===== MATERIAL PROVIDED

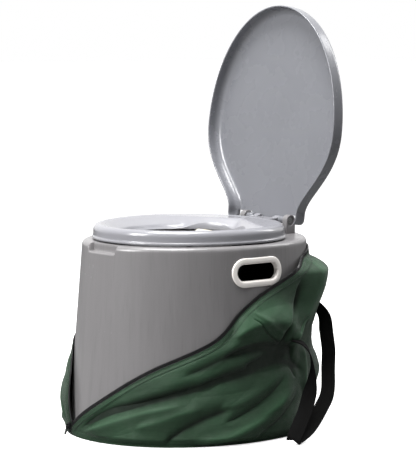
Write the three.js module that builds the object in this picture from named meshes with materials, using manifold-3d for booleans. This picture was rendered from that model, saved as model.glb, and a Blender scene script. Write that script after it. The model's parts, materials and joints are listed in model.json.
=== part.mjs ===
// Portable camp toilet standing in its opened carry bag.
//
// Units are millimetres and +Z is up. The origin is on the ground under the
// middle of the base. The user sits facing -Y, so +X is the toilet's left side.
// The lid stands open, which is how the object is stored in this frame.

import * as THREE from "three";
import { mergeVertices } from "three/addons/utils/BufferGeometryUtils.js";
import Module from "manifold-3d";

const wasm = await Module();
wasm.setup();

// ---------------------------------------------------------------------------
// Driving dimensions
// ---------------------------------------------------------------------------

const GAP = 0.3; // air left between pieces that touch in the real object
const STEPS = 60; // points around the large ovals

// Tapered oval casing: half width, half length and centre of its outline.
const CASING = {
  bottom: { z: 3, halfWidth: 194, halfLength: 228.5, centreY: -1 },
  top: { z: 336, halfWidth: 170, halfLength: 212, centreY: 5.5 },
  rearPower: 2.2,
  wall: 3,
  edgeRadius: 8,
};

// Oval well in the deck, the bucket that hangs in it and its lifting bail.
const WELL = { centreY: -22, halfWidth: 113, halfLength: 127, ledge: 10, ledgeZ: 328, bottomZ: 319 };
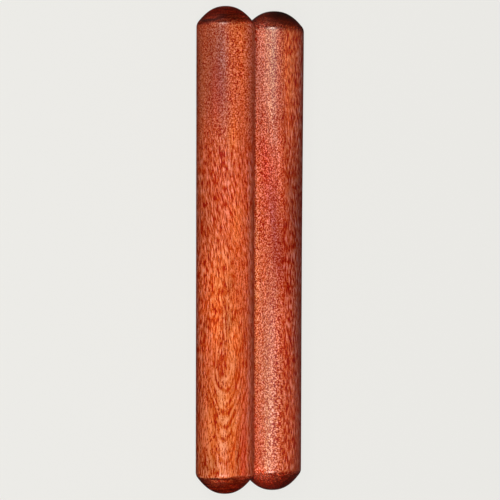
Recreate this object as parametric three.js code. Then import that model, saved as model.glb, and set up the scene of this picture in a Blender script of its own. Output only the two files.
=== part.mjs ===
// A pair of claves: two solid sticks of turned hardwood, lying side by side
// on a flat surface. Each stick is one piece of wood: a long barrel, very
// slightly thicker at its +Y end, with a low dome turned on each end. The
// dome meets the barrel at a shoulder that is only just rounded.
//
// Millimetres, +Z up, +Y along the sticks. The origin is on the resting
// surface, at the middle of the pair's bounding box.

import * as THREE from 'three';

// ---------------------------------------------------------------- dimensions

// The stick on the -X side.
const LEFT = {
  length: 200.0,        // tip to tip
  radiusFar: 12.03,     // barrel radius at the +Y shoulder
  radiusNear: 11.91,    // barrel radius at the -Y shoulder
  domeFar: 7.50,        // dome height beyond the +Y shoulder
  domeNear: 7.64,       // dome height beyond the -Y shoulder
  domePower: 2.28,      // fullness of the domes: 2 is a parabola
};

// The stick on the +X side, a trace shorter and thicker.
const RIGHT = {
  length: 198.6,
  radiusFar: 12.39,
  radiusNear: 11.90,
  domeFar: 7.43,
  domeNear: 7.69,
  domePower: 2.32,
};

const SIDES = 64;         // flats round each stick; one faces straight down
const DOME_RINGS = 10;    // rings on each dome
const ROUNDING = 1.2;     // how far the shoulder's rounding reaches each way
const ROUNDING_STEPS = 4;
const CLEARANCE = 0.3;    // between the two barrels at rest

// ------------------------------------------------------------------ geometry

// One end of a stick, from its tip to the start of the barrel: the dome, then
// the rounded shoulder. Points are (radius, height above the shoulder).
function domePoints(radius, height, power) {
  const rise = (r) => height * (1 - Math.pow(r / radius, power));
  const shoulder = new THREE.Vector2(radius, 0);
  // The rounding starts where the dome is ROUNDING away from the shoulder.
  let low = 0, high = radius;
  for (let i = 0; i < 40; i++) {
    const r = (low + high) / 2;
    if (Math.hypot(radius - r, rise(r)) > ROUNDING) low = r; else high = r;
  }
  const start = new THREE.Vector2(low, rise(low));
  const end = new THREE.Vector2(radius, -ROUNDING);

  const points = [];
  for (let i = 0; i < DOME_RINGS; i++) {
    // Rings crowd towards the shoulder, where the dome is steepest.
    const r = low * Math.sin((i / DOME_RINGS) * Math.PI / 2);
    points.push(new THREE.Vector2(r, rise(r)));
  }
  const bend = new THREE.QuadraticBezierCurve(start, shoulder, end);
  points.push(...bend.getPoints(ROUNDING_STEPS));
  return points;
}

// Half-profile of a stick from the -Y tip to the +Y tip, as (radius, y) with
// y = 0 halfway between the shoulders. The corners of a SIDES-sided section
// stand out from its flats by 1 / cos(pi / SIDES), so the flats carry the
// true radius.
function stickProfile(stick) {
  const corner = 1 / Math.cos(Math.PI / SIDES);
  const halfBarrel = (stick.length - stick.domeFar - stick.domeNear) / 2;
  const near = domePoints(stick.radiusNear, stick.domeNear, stick.domePower)
    .map((p) => new THREE.Vector2(p.x * corner, -halfBarrel - p.y));
  const far = domePoints(stick.radiusFar, stick.domeFar, stick.domePower)
    .map((p) => new THREE.Vector2(p.x * corner, halfBarrel + p.y));
  return [...near, ...far.reverse()];
}

// One stick, lying on z = 0 with the side that faces its neighbour along a
// line of constant x. towards is +1 where the neighbour is on the +X side.
// The barrel tapers, so its axis leans by the taper angle to bring its
// underside flat on the surface, and turns by the same angle to lie along
// the other stick.
function makeStick(name, stick, towards, material) {
  const geometry = new THREE.LatheGeometry(stickProfile(stick), SIDES);
  geometry.rotateY(Math.PI / SIDES);   // a flat, not a corner, faces down

  const halfBarrel = (stick.length - stick.domeFar - stick.domeNear) / 2;
  const straight = 2 * (halfBarrel - ROUNDING);
  const taper = Math.atan((stick.radiusFar - stick.radiusNear) / straight);
  const reach = (stick.radiusFar + stick.radiusNear) / 2 * Math.cos(taper);

  const mesh = new THREE.Mesh(geometry, material);
  mesh.name = name;
  mesh.rotation.set(taper, 0, towards * taper);
  // The tips, not the shoulders, are centred on y = 0.
  mesh.position.set(
    -towards * (reach + CLEARANCE / 2),
    (stick.domeNear - stick.domeFar) / 2,
    reach,
  );
  return mesh;
}

// ----------------------------------------------------------------- materials

// Red-orange tropical hardwood under a clear gloss lacquer. The two sticks
// come from different boards: the left is a little more orange.
const leftWood = new THREE.MeshStandardMaterial({
  color: 0xc45f36, roughness: 0.34, metalness: 0.0,
});
const rightWood = new THREE.MeshStandardMaterial({
  color: 0xb9583a, roughness: 0.36, metalness: 0.0,
});

// ------------------------------------------------------------------ assembly

const claves = new THREE.Group();
const pair = new THREE.Group();
pair.add(makeStick('left_clave', LEFT, 1, leftWood));
pair.add(makeStick('right_clave', RIGHT, -1, rightWood));

// Centre the pair's box over the origin and stand it on z = 0.
pair.updateMatrixWorld(true);
const bounds = new THREE.Box3().setFromObject(pair, true);
pair.position.set(
  -(bounds.min.x + bounds.max.x) / 2,
  -(bounds.min.y + bounds.max.y) / 2,
  -bounds.min.z,
);
claves.add(pair);

export default claves;
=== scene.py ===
import math

import bpy
import numpy as np
from mathutils import Matrix, Vector


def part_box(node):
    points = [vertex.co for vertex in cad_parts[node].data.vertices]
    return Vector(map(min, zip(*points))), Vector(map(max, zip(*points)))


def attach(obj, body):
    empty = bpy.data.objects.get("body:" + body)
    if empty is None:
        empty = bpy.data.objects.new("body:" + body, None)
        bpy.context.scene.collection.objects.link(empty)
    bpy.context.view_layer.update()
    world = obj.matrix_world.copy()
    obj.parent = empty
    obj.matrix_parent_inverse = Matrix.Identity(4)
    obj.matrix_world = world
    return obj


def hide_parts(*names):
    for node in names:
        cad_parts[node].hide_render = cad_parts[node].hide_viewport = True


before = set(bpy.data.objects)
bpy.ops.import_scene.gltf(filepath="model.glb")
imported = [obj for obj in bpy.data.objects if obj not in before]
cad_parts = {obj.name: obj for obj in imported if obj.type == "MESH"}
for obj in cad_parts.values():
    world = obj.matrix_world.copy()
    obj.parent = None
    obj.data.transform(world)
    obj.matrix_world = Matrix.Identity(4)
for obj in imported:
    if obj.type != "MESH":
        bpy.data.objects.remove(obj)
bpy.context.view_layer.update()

MM = 0.001
scene = bpy.context.scene
scene.view_settings.view_transform = "Standard"
scene.view_settings.look = "None"
scene.view_settings.exposure = 0.0
scene.view_settings.gamma = 1.0


# =====================================================================
# The sticks: turned profiles, swept into fine meshes
# =====================================================================

LEFT = dict(
    name="left_clave_wood", node="left_clave", slot="left_wood", side=1,
    length=200.0, r_far=12.03, r_near=11.91, dome_far=7.50, dome_near=7.64,
    power=2.28, waist=0.0, seed=11, lap=(0.10, 0.35), skew=((-0.72, 0.30, -0.9, 0.9), (0.0, 0.22, -0.55, 0.0), (0.45, 0.18, 0.35, 0.7)),
)
RIGHT = dict(
    name="right_clave_wood", node="right_clave", slot="right_wood", side=-1,
    length=198.6, r_far=12.39, r_near=12.02, dome_far=7.43, dome_near=7.69,
    power=2.32, waist=0.18, seed=29, lap=(0.55, 1.40), skew=(),
)

AROUND = 240          # columns round a stick
FILLET = 1.2         # how far each side of the shoulder its rounding reaches, mm


def dome_curve(radius, height, power, n):
    """(radius, rise) points from the tip down to the shoulder."""
    t = np.sin(np.linspace(0, np.pi / 2, n))
    return np.c_[radius * t, height * (1 - t ** power)]


def shoulder(a, corner, b, n=14):
    """A rounded corner from a to b."""
    t = np.linspace(0, 1, n)[:, None]
    return (1 - t) ** 2 * a + 2 * t * (1 - t) * corner + t ** 2 * b


def cut_before(curve, corner, reach):
    """The part of curve further than reach from corner, ending exactly reach away."""
    d = np.hypot(*(curve - corner).T)
    keep = curve[d > reach]
    last = keep[-1]
    step = corner - last
    return np.vstack([keep, last + step * (1 - reach / np.hypot(*step))])


def profile(s):
    """(radius, y) from the near tip to the far tip, mm, y = 0 between the shoulders."""
    half = (s["length"] - s["dome_far"] - s["dome_near"]) / 2
    ends = []
    for sign, radius, height in ((-1, s["r_near"], s["dome_near"]), (1, s["r_far"], s["dome_far"])):
        dome = dome_curve(radius, height, s["power"], 44)
        corner = np.array([radius, 0.0])
        dome = cut_before(dome, corner, FILLET)
        barrel_side = np.array([radius, -FILLET])
        bend = shoulder(dome[-1], corner, barrel_side)
        pts = np.vstack([dome[:-1], bend])
        pts = np.c_[pts[:, 0], sign * (half + pts[:, 1])]
        ends.append(pts)
    near, far = ends
    y = np.linspace(near[-1, 1], far[-1, 1], 290)[1:-1]
    k = (y - near[-1, 1]) / (far[-1, 1] - near[-1, 1])
    r = s["r_near"] + (s["r_far"] - s["r_near"]) * k - s["waist"] * 16 * (k * (1 - k)) ** 2
    return np.vstack([near, np.c_[r, y], far[::-1]])


def waves(rng, n, low, high):
    """Random smooth periodic-in-angle waves over a stick: list of (m, k, phase, size)."""
    out = []
    for _ in range(n):
        m = rng.integers(0, 4)
        k = rng.uniform(low, high)
        out.append((m, k * rng.choice([-1, 1]), rng.uniform(0, 2 * math.pi), rng.uniform(0.5, 1.0)))
    return out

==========

_SET TASK:_ Look through the entries above and quote exactly the lines from the line with "Recreate this object" to the line with "import * as THREE from 'three';", counting both of those lines.

_SOLUTION TO THE PROBLEM:_
Recreate this object as parametric three.js code. Then import that model, saved as model.glb, and set up the scene of this picture in a Blender script of its own. Output only the two files.
=== part.mjs ===
// A pair of claves: two solid sticks of turned hardwood, lying side by side
// on a flat surface. Each stick is one piece of wood: a long barrel, very
// slightly thicker at its +Y end, with a low dome turned on each end. The
// dome meets the barrel at a shoulder that is only just rounded.
//
// Millimetres, +Z up, +Y along the sticks. The origin is on the resting
// surface, at the middle of the pair's bounding box.

import * as THREE from 'three';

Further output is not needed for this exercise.